Using a small blob of greenstuff rolled into a squat sausage, put one end on the model's head and gently press it down. Use a flat tool with a sharpe edge to alternately flattern the top and round the sides. Take care to get the bottom edge, where it sits on the head, to look straight. The shape will distort constantly, so have patience and keep gentley working it back towards the slightly conical (narrower at the top). Tease the greenstuff to a sharpe edge at the top by pulling it up and outward, then flatening the top. This takes some practice but it is a very useful gs skill to have for other projects, so keep at it!
Turbans are tricky.
Look at lot of photos online! There are a few different types, so pick one style and stick to it for each one you make.

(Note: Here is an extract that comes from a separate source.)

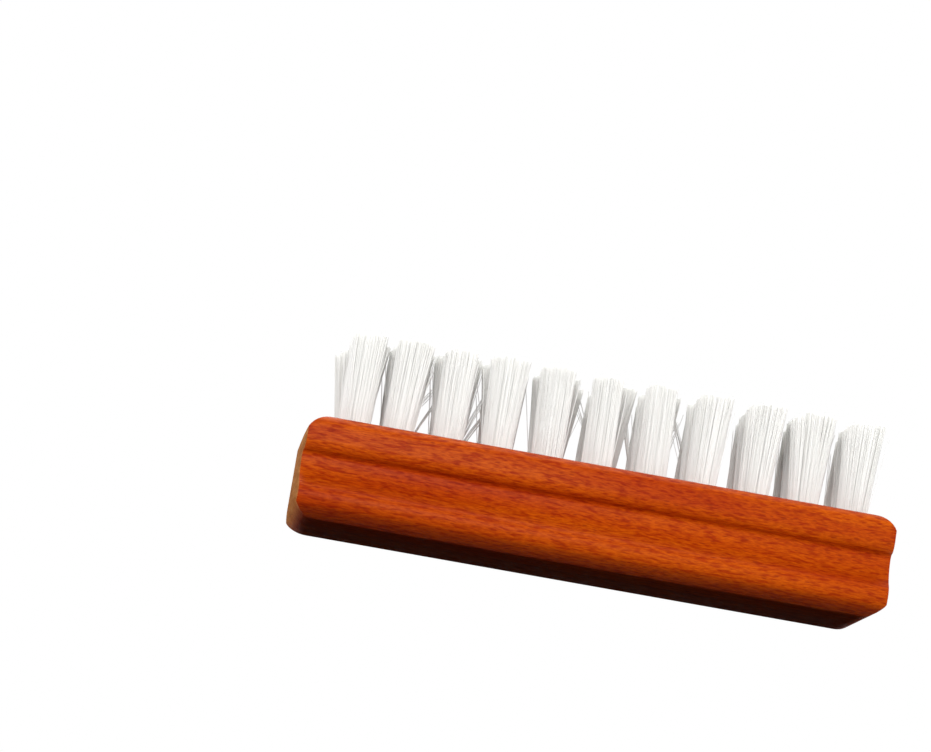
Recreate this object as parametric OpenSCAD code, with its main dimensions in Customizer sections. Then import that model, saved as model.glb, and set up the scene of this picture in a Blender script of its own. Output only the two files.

The easiest one (if you can make fezes look good) is to make a fez, let that cure hard, then add a "doughnut" of fabric round the base - it's very easy to twist as sausage of gs into what looks like wound-up fabric.
For a non-fez bases turban take a big ball of greenstuff (bigger than the model's head!) and press it onto the model's head. Get the shape right before you move onto the next part. Look at those images on Google again! Once you are happy with the (quite complex to describe) shape you want to press a blade-style tool into the ball to make the edges of the fabric strips. I found this quite hard to get right! acdh strip has to go over or under it's neighbours and can't look like it just stops. The ends have to be either tucked under another strip or curve under the edge of the turban where it meets the wearer's head.
To finish either sort of turban it looks good if you can find a tiny decorative crest or gem to press into the front - centrally above the forehead. The High Elf plastics supplied most of mine but there are probably little bits in several ranges that would work.